There are several parties involved in the process of using a credit card. A cardholder is the person to whom the card is issued. There is a card issuing bank and a merchant, from whom goods or services are obtained. Acquiring bank is the financial concern which accepts credit card payment on the behalf of the merchant. Other parties are Independent Sales Organizations, merchant account, credit card associations and transaction networks. In some cases, affinity partners and insurance providers are also involved.
Various steps involved in a credit card transaction are authorization, batching and Clearing & Settlement. The further steps in the transaction cycle are funding and chargeback. A chargeback only occurs when there is some dispute regarding the transaction. In such case, the payment to the merchant is withheld. There are several types of credit cards issued by the banks. A secured credit card is the one where it is backed by a deposit account. Some credit cards come in the form of prepaid cards, though in the strictest sense of the words, such cards may not be considered to be credit cards.

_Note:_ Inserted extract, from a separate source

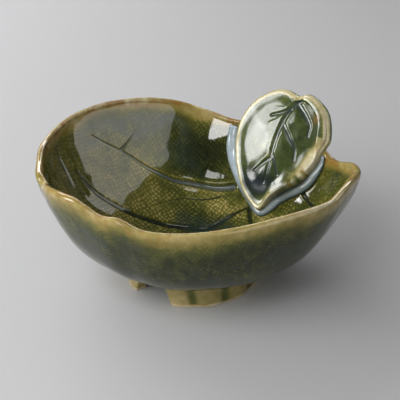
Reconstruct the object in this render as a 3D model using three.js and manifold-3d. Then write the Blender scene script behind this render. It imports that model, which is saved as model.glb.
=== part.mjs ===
// Dip bowl in the form of a broad leaf. A small leaf laid on the wall stands over the rim as a grip.
// Millimetres, +Z up. The table is at z = 0, and the origin lies under the middle of the whole object.
// Bearings are degrees round the foot's centre: 0 is to the right, 270 is towards the front.

import * as THREE from 'three';
import { mergeVertices } from 'three/addons/utils/BufferGeometryUtils.js';
import Module from 'manifold-3d';

const wasm = await Module();
wasm.setup();

// Driving dimensions of the bowl
const rimLength = 148; // the rim's base oval, left to right
const rimWidth = 128; // the rim's base oval, front to back
const rimHeight = 58; // mean height of the lip over the table
const floorHeight = 5; // underside of the floor over the table
const floorThickness = 4.6;
const lipThickness = 3.6;
const sideAngle = 80; // turn of the wall's arc from the floor to the lip, degrees
const bellyPower = 1.27; // above 1 the wall stays low for longer before it climbs
const lipFlare = 0.8; // how far the wall draws in under the lip
const waistStart = 0.6; // share of the wall at which it starts to draw in

// Driving dimensions of the foot
const footDiameter = 64;
const footBand = 6; // thickness of the ring, from its inner face to the flutes
const fluteCount = 13;
const fluteDepth = 1.1;
const ribBearing = 286; // where the middle of one rib between the flutes stands
const footSpread = 1.6; // how much wider the ring is where it meets the bowl
const footCentre = new THREE.Vector2(-1, -1.5); // the ring sits a little to the front left of the rim's oval
const footShoulder = 0.6; // share of the ring's height at which it starts to widen
const footEdge = 0.9; // bevel along the edges that stand on the table

// Driving dimensions of the small leaf and its joint
const leafLength = 58;
const leafWidth = 50;
const leafThickness = 3.8;
const leafDome = 2.2; // rise of the blade's middle over its plane
const domeReach = 0.62; // share of the leaf's width over which the rise falls to nothing
const leafMargin = 1.2; // rise of the raised margin
const leafCurl = 1.6; // further rise of the margin that curls over at the upper right
const leafStandoff = 3.4; // from the wall to the leaf's plane, at the tip
const coilWidth = 6.4; // the roll is pressed flat into its corner
const coilHeight = 4;
const coilSetback = 2.8; // from the leaf's edge out to the middle of the roll
const coilPress = 0.25; // how far the roll is pressed into the wall, before its clearance
const coilTaper = 0.5; // share of its thickness that the roll keeps at its ends

// Clearance between pieces that touch
const seatGap = 0.3;

// Fineness of the faceted surfaces
const bowlColumns = 96;
const wallRows = 11;
const leafColumns = 48;
const coilSteps = 40;
const coilSides = 10;
const footSteps = 40;
const veinSteps = 4;

// The rim leaves its base oval at these bearings: outwards and upwards, in millimetres.
// It has a sinus behind the small leaf, a pointed lobe at its right end and a notch at its left end.
const rimStations = [
  { bearing: 2, out: 1.2, up: -1.8 },
  { bearing: 14, out: -3.2, up: -7.2 },
  { bearing: 24, out: -5, up: -4.8 },
  { bearing: 42, out: -7, up: -4 },
  { bearing: 58, out: -7.6, up: -4.4 },
  { bearing: 72, out: -5.8, up: -4.2 },
  { bearing: 84, out: -2.6, up: -1.6 },
  { bearing: 97, out: 0.4, up: 2 },
  { bearing: 112, out: 1.8, up: 4.6 },
  { bearing: 130, out: 2, up: 5.8 },
  { bearing: 146, out: 2, up: 5 },
  { bearing: 160, out: 1.4, up: 2.4 },
  { bearing: 170, out: 0.6, up: 1.2 },
  { bearing: 178, out: -0.7, up: -0.8 },
  { bearing: 186, out: -1.2, up: -2 },
  { bearing: 191, out: -3, up: -3.6 },
  { bearing: 197, out: -1.6, up: -0.4 },
  { bearing: 206, out: -0.2, up: 3.2 },
  { bearing: 219, out: 0, up: 5.4 },
  { bearing: 226, out: 0, up: 3.8 },
  { bearing: 232, out: -0.2, up: 1.5 },
  { bearing: 240, out: -0.3, up: 2 },
  { bearing: 248, out: 0, up: -1.1 },
  { bearing: 256, out: 0.2, up: -1.8 },
  { bearing: 265, out: 0.1, up: -1.6 },
  { bearing: 273, out: 0, up: -0.9 },
  { bearing: 290, out: 0.2, up: 0.9 },
  { bearing: 308, out: 0.4, up: 2 },
  { bearing: 322, out: 0.4, up: 0.8 },
  { bearing: 331, out: 0.3, up: 0 },
  { bearing: 339, out: 0, up: 0.6 },
  { bearing: 348, out: 0.8, up: 0.4 },
  { bearing: 355, out: 2.4, up: -0.6 },
];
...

There are several security issues related to credit cards. The foremost concern is about the physical security of the card. Credit card holders and issuing companies are now also dealing with internet frauds. Credit card issuing banks are now coming up with new measures to control the damage.
Credit Cards are not only helpful to the holder and merchants, but also provide valuable services to the economy as whole. Credit card transactions have impact on the holder’s credit history. Credit cards divisions have also generated large revenue and profit for the issuing banks. Various parties to the credit card incur different costs. Issuing banks have to incur charges related to promotion, charge offs, rewards and operating expenses. Banks earn revenue from interchange fee, interest on outstanding balances and various other fees charged to the clients. Such fees may be related to late payment, overdue payment, foreign currency transaction and membership fee. The banks may also charge over limit charges.